Drayson Racing Technologies has been an outspoken champion of electric racing cars for the last few years, competing in last year's Goodwood Festival of Speed hill climb with the electrically modified Le Mans Prototype – the B12/69 – in an impressive 53.91s finishing 11th overall, as well as attempting an electric vehicle land speed record later this year. As an equivalent, the current electric vehicle land speed record set by Nemesis last year was 151.6mph.
The B12 is reported to top out at just under 200mph, does 0-60 in three seconds and it has an output power equivalent to 850hp (640kW). Drayson Racing hopes to put all the lessons learned so far into making an even quicker single-seater electric racing car for the Formula E championship.
"This is a journey we have been on since 2007," says Lord Drayson, team principle of Drayson Racing. "Motorsport can accelerate innovation, speed the development of these technologies and make green technology exciting."
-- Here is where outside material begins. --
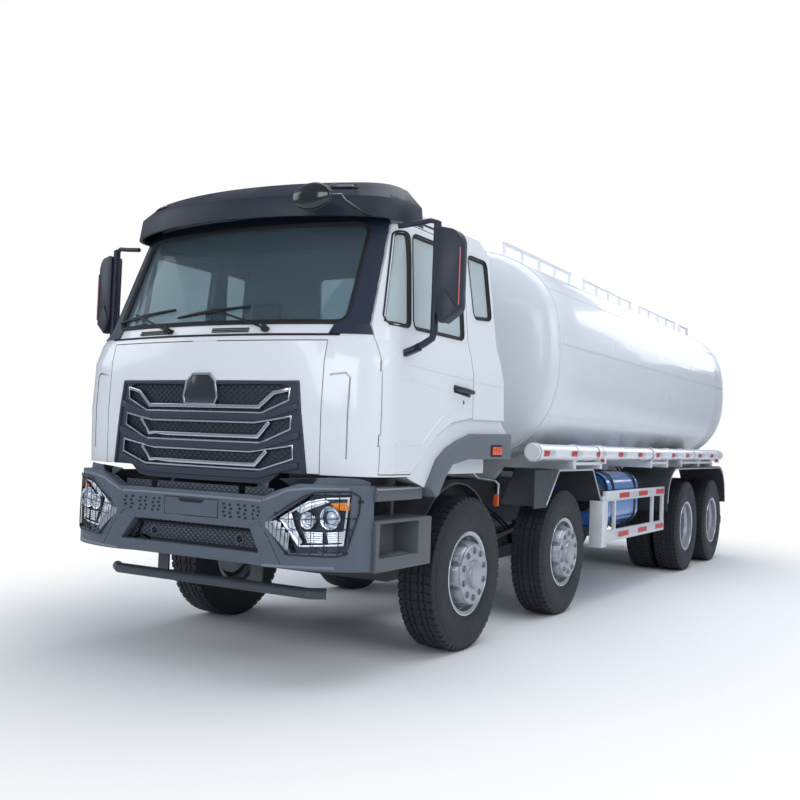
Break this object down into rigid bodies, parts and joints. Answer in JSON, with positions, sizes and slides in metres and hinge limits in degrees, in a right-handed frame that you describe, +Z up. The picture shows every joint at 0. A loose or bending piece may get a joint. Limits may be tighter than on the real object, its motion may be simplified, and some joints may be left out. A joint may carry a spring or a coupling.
{
  "type": "four-axle tanker truck",
  "caption": "Tanker truck with a tilting cab, opening doors, steered twin front axles, a driven rear bogie and a round-sided liquid tank.",
  "frame": {"origin": "on the ground under the middle of the truck's length and width", "axes": "-Y towards the nose, +X to the vehicle's left, +Z up"},
  "size_m": [3.11, 9.7, 3.28],
  "materials": {
    "white_paint": "gloss",
    "chassis_paint": "satin",
    "grey_plastic": "grained",
    "flare_plastic": "grained",
    "visor_plastic": "gloss",
    "grille_plastic": "satin",
    "trim_black": "satin",
    "chrome_trim": "polished",
    "window_glass": "clear",
    "lamp_glass": "clear",
    "red_lens": "gloss",
    "wheel_paint": "satin",
    "tyre_rubber": "matte",
    "fender_plastic": "satin",
    "blue_wrap": "gloss",
    "seat_fabric": "woven",
    "steel": "satin",
    "engine_metal": "cast"
  },
  "bodies": {
    "chassis": {"chassis_frame": "chassis_paint", "outriggers": "white_paint", "front_axles": "engine_metal", "rear_axles": "engine_metal", "leaf_springs": "chassis_paint", "engine_block": "engine_metal", "bumper": "grey_plastic", "headlamps": "lamp_glass", "underrun_bar": "chassis_paint", "cab_steps": "grey_plastic", "fuel_tank": "blue_wrap", "battery_and_air_tanks": "trim_black", "side_guards": "white_paint", "fenders": "fender_plastic", "tank_shell": "white_paint", "side_tubes": "white_paint", "top_rails": "steel", "rear_ladder": "steel", "rear_bumper": "chassis_paint", "rear_lamps": "red_lens", "discharge_pipe": "steel"},
    "cab": {"cab_shell": "white_paint", "cab_glass": "window_glass", "sun_visor": "visor_plastic", "wheel_arch_flares": "flare_plastic", "dashboard": "trim_black", "seats": "seat_fabric", "front_mirror": "trim_black"},
    "front_panel": {"front_panel": "white_paint", "grille": "grille_plastic", "grille_trim": "chrome_trim"},
    "door_left": {"door_left": "white_paint", "door_glass_left": "window_glass", "mirror_left": "trim_black"},
    "door_right": {"door_right": "white_paint", "door_glass_right": "window_glass", "mirror_right": "trim_black"},
    "lid_1": {"manhole_lid_1": "steel"},
    "knuckle_1_left": {"knuckle_1_left": "engine_metal"},
    "knuckle_1_right": {"knuckle_1_right": "engine_metal"},
    "lid_2": {"manhole_lid_2": "steel"},
    "knuckle_2_left": {"knuckle_2_left": "engine_metal"},
    "knuckle_2_right": {"knuckle_2_right": "engine_metal"},
    "wheel_1_left": {"rim_1_left": "wheel_paint", "tyre_1_left": "tyre_rubber"},
    "wheel_1_right": {"rim_1_right": "wheel_paint", "tyre_1_right": "tyre_rubber"},
    "wheel_2_left": {"rim_2_left": "wheel_paint", "tyre_2_left": "tyre_rubber"},
    "wheel_2_right": {"rim_2_right": "wheel_paint", "tyre_2_right": "tyre_rubber"},
    "wheel_3_left": {"rim_3_left": "wheel_paint", "tyre_3_left": "tyre_rubber"},
    "wheel_3_right": {"rim_3_right": "wheel_paint", "tyre_3_right": "tyre_rubber"},
    "wheel_4_left": {"rim_4_left": "wheel_paint", "tyre_4_left": "tyre_rubber"},
    "wheel_4_right": {"rim_4_right": "wheel_paint", "tyre_4_right": "tyre_rubber"}
  },
  "joints": [
    {"name": "cab_tilt", "type": "hinge", "parent": "chassis", "child": "cab", "pos_m": [0, -4.67, 0.94], "axis": [1, 0, 0], "range_deg": [0, 50]},
    {"name": "front_panel_lift", "type": "hinge", "parent": "cab", "child": "front_panel", "pos_m": [0, -4.762, 2.055], "axis": [-1, 0, 0], "range_deg": [0, 75]},
    {"name": "door_left_swing", "type": "hinge", "parent": "cab", "child": "door_left", "pos_m": [1.205, -4.547, 1.6], "axis": [0, 0, -1], "range_deg": [0, 70]},
    {"name": "door_right_swing", "type": "hinge", "parent": "cab", "child": "door_right", "pos_m": [-1.205, -4.547, 1.6], "axis": [0, 0, 1], "range_deg": [0, 70]},
    {"name": "lid_1_open", "type": "hinge", "parent": "chassis", "child": "lid_1", "pos_m": [-0.285, -0.72, 3.25], "axis": [0, -1, 0], "range_deg": [0, 100]},
    {"name": "lid_2_open", "type": "hinge", "parent": "chassis", "child": "lid_2", "pos_m": [-0.285, 3.44, 3.25], "axis": [0, -1, 0], "range_deg": [0, 100]},
    {"name": "steer_1_left", "type": "hinge", "parent": "chassis", "child": "knuckle_1_left", "pos_m": [0.875, -3.21, 0.542], "axis": [0, 0, 1], "range_deg": [-36, 36]},
    {"name": "steer_1_right", "type": "hinge", "parent": "chassis", "child": "knuckle_1_right", "pos_m": [-0.875, -3.21, 0.542], "axis": [0, 0, 1], "range_deg": [-36, 36]},
    {"name": "steer_2_left", "type": "hinge", "parent": "chassis", "child": "knuckle_2_left", "pos_m": [0.875, -1.33, 0.542], "axis": [0, 0, 1], "range_deg": [-25.92, 25.92]},
    {"name": "steer_2_right", "type": "hinge", "parent": "chassis", "child": "knuckle_2_right", "pos_m": [-0.875, -1.33, 0.542], "axis": [0, 0, 1], "range_deg": [-25.92, 25.92]},
    {"name": "wheel_1_left_spin", "type": "hinge", "parent": "knuckle_1_left", "child": "wheel_1_left", "pos_m": [1.028, -3.21, 0.542], "axis": [1, 0, 0], "continuous": true},
    {"name": "wheel_1_right_spin", "type": "hinge", "parent": "knuckle_1_right", "child": "wheel_1_right", "pos_m": [-1.028, -3.21, 0.542], "axis": [1, 0, 0], "continuous": true},
    {"name": "wheel_2_left_spin", "type": "hinge", "parent": "knuckle_2_left", "child": "wheel_2_left", "pos_m": [1.028, -1.33, 0.542], "axis": [1, 0, 0], "continuous": true},
    {"name": "wheel_2_right_spin", "type": "hinge", "parent": "knuckle_2_right", "child": "wheel_2_right", "pos_m": [-1.028, -1.33, 0.542], "axis": [1, 0, 0], "continuous": true},
    {"name": "wheel_3_left_spin", "type": "hinge", "parent": "chassis", "child": "wheel_3_left", "pos_m": [0.93, 2.7, 0.542], "axis": [1, 0, 0], "continuous": true},
    {"name": "wheel_3_right_spin", "type": "hinge", "parent": "chassis", "child": "wheel_3_right", "pos_m": [-0.93, 2.7, 0.542], "axis": [1, 0, 0], "continuous": true},
    {"name": "wheel_4_left_spin", "type": "hinge", "parent": "chassis", "child": "wheel_4_left", "pos_m": [0.93, 4.05, 0.542], "axis": [1, 0, 0], "continuous": true},
    {"name": "wheel_4_right_spin", "type": "hinge", "parent": "chassis", "child": "wheel_4_right", "pos_m": [-0.93, 4.05, 0.542], "axis": [1, 0, 0], "continuous": true}
  ],
  "couplings": [
    {"joint": "steer_1_right", "follows": "steer_1_left", "ratio": 1},
    {"joint": "steer_2_left", "follows": "steer_1_left", "ratio": 0.72},
    {"joint": "steer_2_right", "follows": "steer_1_left", "ratio": 0.72}
  ]
}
As well as transferring technology into the mainstream automotive industry, the motorsport industry is also good at finding technology from other industries. Over the last 30 years, motorsport has frequently taken ideas from aerospace technology and this was what inspired the Green GT project.
"Seven years ago when I did a project on KERS for a GP2 project, we started looking at electric engines and electric solutions," says Jean-Francois Weber, managing director of Green GT. "It was crazy to continue developing mechanical engines, as we are at the end of the learning curve. If we compare efficiencies, an electric engine can be more than 95% efficiency. The only problem is the energy storage inside the cars."
Based on that, Weber started looking at what was used on space shuttles. He found that the Russian Soyuz rocket used electricity created by a hydrogen oxygen fuel cell. "If aerospace uses that technology it is secure, reliable and efficient and they have never had a problem in space," he says. "They are also lightweight and resist g-force. That is exactly what we need in motorsport. When I saw it I thought: 'I want this in a race car'."
The price, however, was €4million without a guarantee. But, with the help of a colleague and an investor, Green GT developed a full car with a different type of structure to accommodate the fuel cell, the fuel tanks, gearbox and fuel cell.
"We've built the carbon fibre chassis," says Weber, "We've done the crash tests for FIA rules, and we are ready to go and race at Le Mans this year."
The H2 will race at this year's Le Mans out of Garage 56 with a new 400kW high-temperature membrane, 18-stack fuel cells. In its distinct orange and black colours it is unmistakable. For a start, the hydrogen is stored in two large, literally bulletproof cylinders at 350bar in two composite fuel tanks under each side pod. The exhaust emits only air and water.
The car uses two electrical turbochargers to force air inside the fuel cell, working between 10,000 and 120,000 rpm. The rear wheels are connected to two Type 2 synchronous three-phase permanent magnet motors which will give a massive 4000Nm at the rear wheels.
It will reach a top speed of 186mph, weighs around 1240 kg, and is ready to race. And for those that are worried about the sound: "It is linked to the two turbochargers," says Weber. "When the driver pushes down the pedal, we have a compressor in front of it to put the air in and it sounds is like a helicopter turbine, but it is in relation to the foot of the driver. I think people will find we have a nice sound."